Additional Considerations: Age Limitations and Career Benefits

A notable aspect of a career in Air Traffic Control is the age limitation imposed for new entrants. The Federal Aviation Administration (FAA) requires that applicants for air traffic controller positions must be under the age of 31 at the time of application. This restriction is in place due to the high-stress nature of the job and the need for a certain level of mental acuity and quick decision-making skills. Once hired, ATCs can work until the mandatory retirement age of 56, though there are provisions for limited extensions under certain circumstances. This age policy emphasizes the importance of early career decisions for those interested in this field.
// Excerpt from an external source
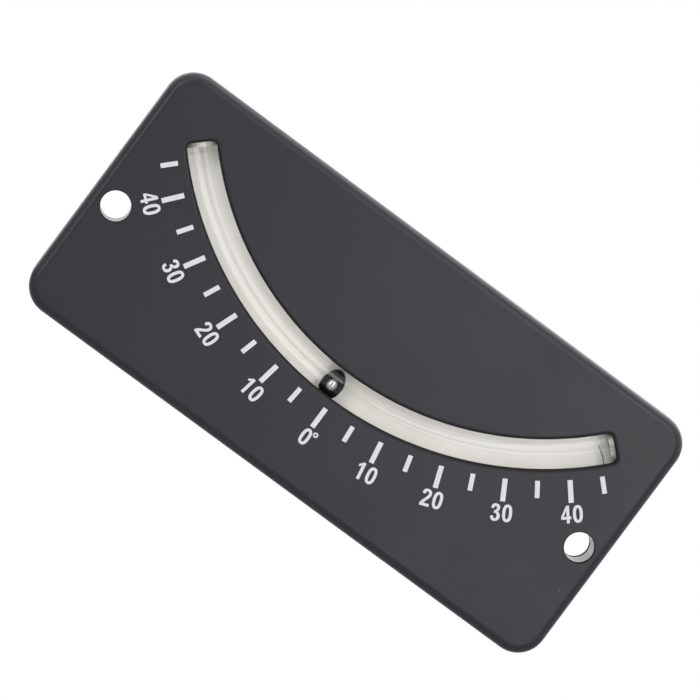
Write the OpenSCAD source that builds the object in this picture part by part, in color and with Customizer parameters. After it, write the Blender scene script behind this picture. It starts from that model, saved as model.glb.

In contrast, the career of an Aircraft Dispatcher does not typically come with such stringent age limitations. It opens up opportunities for individuals who may consider a career shift later in life. Additionally, one of the significant benefits of pursuing a career as an Airline Flight Dispatcher is the range of airline benefits it offers, most notably, free or heavily discounted unlimited flights. This perk, often extended to immediate family members as well, allows dispatchers to travel extensively, experiencing different cultures and destinations. This benefit not only enhances the personal life of a dispatcher but also broadens their understanding of global airline operations, enriching their professional performance and perspective.


Both Air Traffic Controllers and Airline Flight Dispatchers play vital roles in the aviation industry, ensuring the safety and efficiency of air travel. While ATCs focus on controlling air traffic and maintaining safe distances between aircraft, Dispatchers are involved in the comprehensive planning and support of flights. Each career offers a challenging and rewarding path for those interested in aviation, requiring specialized knowledge, skills, and training. Understanding the differences between these roles is crucial for anyone considering a career in aviation.